You know him from his gregarious, affable demeanor as a studio host on ESPN as well as an on-air radio analyst for Sirius and Westwood One, but there’s a lot more to former Vermont head coach and media personality Tom Brennan than a friendly quip and a quick smile. The personable transplanted Vermonter who has a Ben & Jerry’s ice cream named after him coached the game for thirty-five years, taking him from Georgia to Fairleigh Dickinson, Villanova, Seton Hall and William & Mary as an assistant, before elevating to the top position at Yale, then the Universitas Viridis Montis (UVM). In talking to Brennan, you get a sense that he’s not only a guy you’d want to play ball for, but the kind of person you’d also ask to be the best man in your wedding. He’s got so many stories, anecdotes and ironic twists from a lifetime of achievement that we decided to break up the interview into two parts. In today’s Part I, we’ll track Brennan from his early days as a player in the segregated South to his crowning achievement as a three-time champion of the America East Conference at Vermont. Tomorrow we’ll move into the broadcasting career he never thought he’d have, and talk about how likely it is that one of the neatest guys we’ve come across in this sport ever gets back onto the sidelines.
Ed. Note: Brennan uses some colorful language during this interview, so if you’re sensitive to such things, you may want to skip past this one.
Tom Brennan is as Entertaining as They Come
Rush the Court: Let’s talk a little bit about your career arc. You’re an east coast guy who grew up in New Jersey. How did you end up down in the South in Athens, Georgia, in the early 70s playing ball — what was that like?
Tom Brennan: Segregation. I can answer you in one word. Segregation. Seriously. I loved going to Georgia, I loved every minute of it. We had a coach [Ken Rosemond] from North Carolina who was on the ’57 championship team, and he was an assistant — he and Dean Smith were Frank McGuire’s two assistants. Dean Smith got the Carolina job, and my guy got the Georgia job, and he really felt much like McGuire, that he wanted to get players from the North. He felt the competition was better and that basketball was more important up this way. But really, I’m not naive, there’s no way if it was ten years later that I think I would have been recruited to Georgia.
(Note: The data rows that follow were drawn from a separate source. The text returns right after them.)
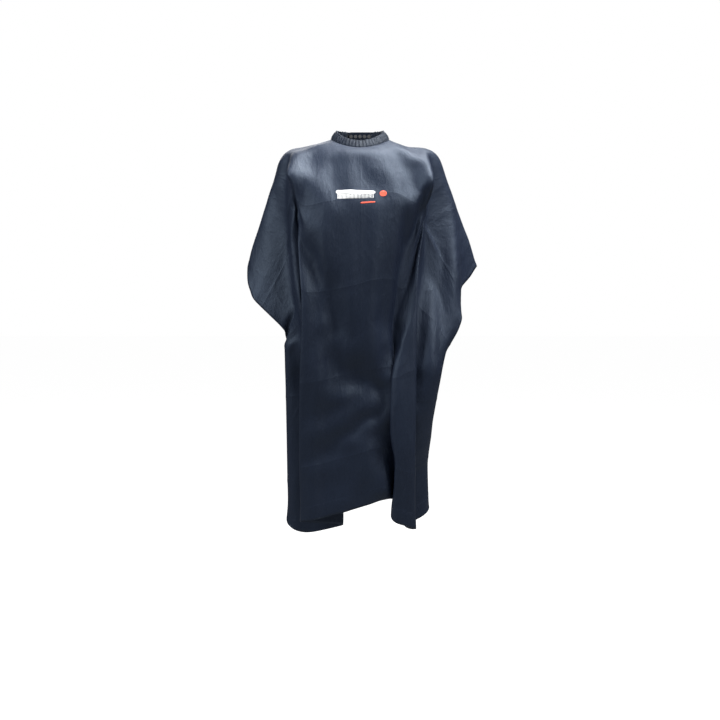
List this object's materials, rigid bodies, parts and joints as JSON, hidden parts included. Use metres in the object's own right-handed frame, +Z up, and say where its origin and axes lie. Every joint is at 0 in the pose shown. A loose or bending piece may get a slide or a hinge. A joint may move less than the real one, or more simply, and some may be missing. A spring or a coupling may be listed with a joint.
{
  "type": "barber cape",
  "caption": "Loose coated-nylon cape that covers the front, shoulders and arms, gathered into an elastic neckband that closes at the nape with a press-stud tab.",
  "frame": {"origin": "centre of the neck opening, half way up the neckband", "axes": "+Z up as the cape hangs on the wearer, -Y towards the front, +X to the wearer's left"},
  "size_m": [0.6229, 0.3244, 1.0925],
  "materials": {
    "cape_nylon": "satin coated nylon, fine plain weave",
    "band_nylon": "satin coated nylon, gathered",
    "elastic_knit": "matte ribbed elastic",
    "nickel": "plated, slightly worn",
    "white_print": "matte screen print",
    "coral_print": "matte screen print",
    "label_satin": "satin ribbon, blank"
  },
  "bodies": {
    "root": {"cape_sheet": "cape_nylon", "neckband": "band_nylon", "neck_elastic": "elastic_knit", "under_tab": "band_nylon", "socket_1": "nickel", "socket_2": "nickel", "socket_3": "nickel", "socket_4": "nickel", "socket_5": "nickel", "socket_post_1": "nickel", "socket_post_2": "nickel", "socket_post_3": "nickel", "socket_post_4": "nickel", "socket_post_5": "nickel", "print_comb": "white_print", "print_bar": "coral_print", "print_disc": "coral_print", "care_label": "label_satin"},
    "closure_tab": {"closure_tab": "band_nylon", "stud_1": "nickel", "stud_2": "nickel", "stud_cap_1": "nickel", "stud_cap_2": "nickel"}
  },
  "joints": [
    {"name": "tab_peel", "type": "hinge", "parent": "root", "child": "closure_tab", "pos_m": [-0.03385, 0.06114, 0.021], "axis": [0, 0, 1], "range_deg": [0, 75]}
  ]
}
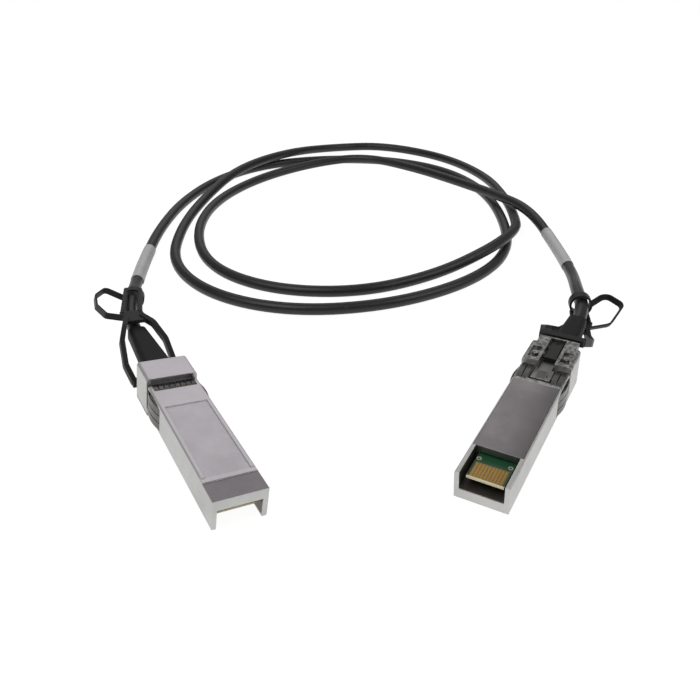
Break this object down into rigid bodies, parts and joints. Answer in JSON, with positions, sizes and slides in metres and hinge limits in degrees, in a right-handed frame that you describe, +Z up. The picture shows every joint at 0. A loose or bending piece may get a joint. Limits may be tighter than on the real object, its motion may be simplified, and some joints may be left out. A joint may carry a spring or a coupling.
{
  "type": "direct attach copper cable",
  "caption": "Twinax cable in loose turns with a latched pluggable metal end fixed on each end, each with a strain relief boot and a pull lanyard.",
  "frame": {"origin": "on the floor, under the middle of the two plugs and their lanyards", "axes": "+X from the left plug to the right plug, +Y from the plugs towards the turns of the cable, +Z up from the floor"},
  "size_m": [0.1698, 0.3039, 0.0148],
  "materials": {
    "cast_metal": "satin nickel-plated die casting",
    "cover_metal": "dark satin plated plate",
    "collar_metal": "satin spring sheet",
    "board": "green coated glass-fibre board",
    "gold": "thin gold plating",
    "chip_black": "moulded component body",
    "core_white": "extruded core insulation",
    "ferrule_metal": "tinned crimp sleeve",
    "boot_black": "matte moulded strain relief",
    "steel": "stamped spring steel",
    "slide_black": "black coated stamping",
    "pull_black": "matte moulded pull",
    "cable_black": "satin extruded jacket",
    "label_grey": "bare wrap label"
  },
  "bodies": {
    "root": {"cable": "cable_black", "left_upper_shell": "cast_metal", "left_lower_cover": "cover_metal", "left_emi_collar": "collar_metal", "left_paddle_card": "board", "left_gold_contacts": "gold", "left_card_parts": "chip_black", "left_twinax_conductors": "core_white", "left_crimp_ferrule": "ferrule_metal", "left_boot": "boot_black", "left_pivot_pin": "steel", "left_latch_spring": "steel", "left_cable_label": "label_grey", "right_upper_shell": "cast_metal", "right_lower_cover": "cover_metal", "right_emi_collar": "collar_metal", "right_paddle_card": "board", "right_gold_contacts": "gold", "right_card_parts": "chip_black", "right_twinax_conductors": "core_white", "right_crimp_ferrule": "ferrule_metal", "right_boot": "boot_black", "right_pivot_pin": "steel", "right_latch_spring": "steel", "right_cable_label": "label_grey"},
    "left_release": {"left_release_slide": "slide_black", "left_pull_lanyard": "pull_black"},
    "left_latch": {"left_latch_lever": "steel"},
    "right_release": {"right_release_slide": "slide_black", "right_pull_lanyard": "pull_black"},
    "right_latch": {"right_latch_lever": "steel"}
  },
  "joints": [
    {"name": "left_release_slide", "type": "slide", "parent": "root", "child": "left_release", "axis": [-0.499, 0.8657, 0.0384], "range_m": [0, 0.0022], "stiffness_N_per_m": 200, "springref_m": -0.004},
    {"name": "left_latch_pivot", "type": "hinge", "parent": "root", "child": "left_latch", "pos_m": [-0.05613, 0.00277, 0.00404], "axis": [-0.855, -0.4991, 0.1413], "range_deg": [0, 3.2], "deforming": ["left_latch_spring"]},
    {"name": "right_release_slide", "type": "slide", "parent": "root", "child": "right_release", "axis": [0.4968, 0.8643, 0.0792], "range_m": [0, 0.0022], "stiffness_N_per_m": 200, "springref_m": -0.004},
    {"name": "right_latch_pivot", "type": "hinge", "parent": "root", "child": "right_latch", "pos_m": [0.0565, 0.00857, 0.01203], "axis": [0.8654, -0.5002, 0.0308], "range_deg": [0, 3.2], "deforming": ["right_latch_spring"]}
  ],
  "couplings": [
    {"joint": "left_latch_pivot", "follows": "left_release_slide", "rad_per_m": 24.5},
    {"joint": "right_latch_pivot", "follows": "right_release_slide", "rad_per_m": 24.5}
  ]
}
I think I was a Division I player, I mean I played in the SEC, and I would have gone somewhere and I could have gone a lot of other places besides Georgia, but honestly as I look back on it now, had integration been in play, I probably would have gone somewhere in the East. I loved when I visited there. He saw me in some all-star game, and I happened to have a good game, and so I just went down to visit and I really liked it. He was going to get it going, and they had the same building [Stegeman Coliseum], honest to God, in 1967 that they have now. They still play in it; they’ve upgraded it. But back then it was like off the hook, it was like from Mars. We had a lot of northern guys, and I just loved going to school there, made a lot of great friends. Matter of fact, I just got off the phone with somebody I’m going to go spend some time in Maine with, who was our manager during my time there. You know, I was the oldest of seven kids and I kinda wanted to get away. I thought it would be like an adventure, and it kinda turned out to be that way. I just think, and I don’t say it as a wise guy, I just think if it had been 1977 [rather than 1967], it would have been a lot different.
RTC: It’s a beautiful campus — the Georgia campus — and I’ve been to the arena you’re talking about. I’m just wondering, Vandy was one of the first schools in the SEC to integrate in the late 60s… were there any other schools at that point that were integrated or was it pretty much still all white?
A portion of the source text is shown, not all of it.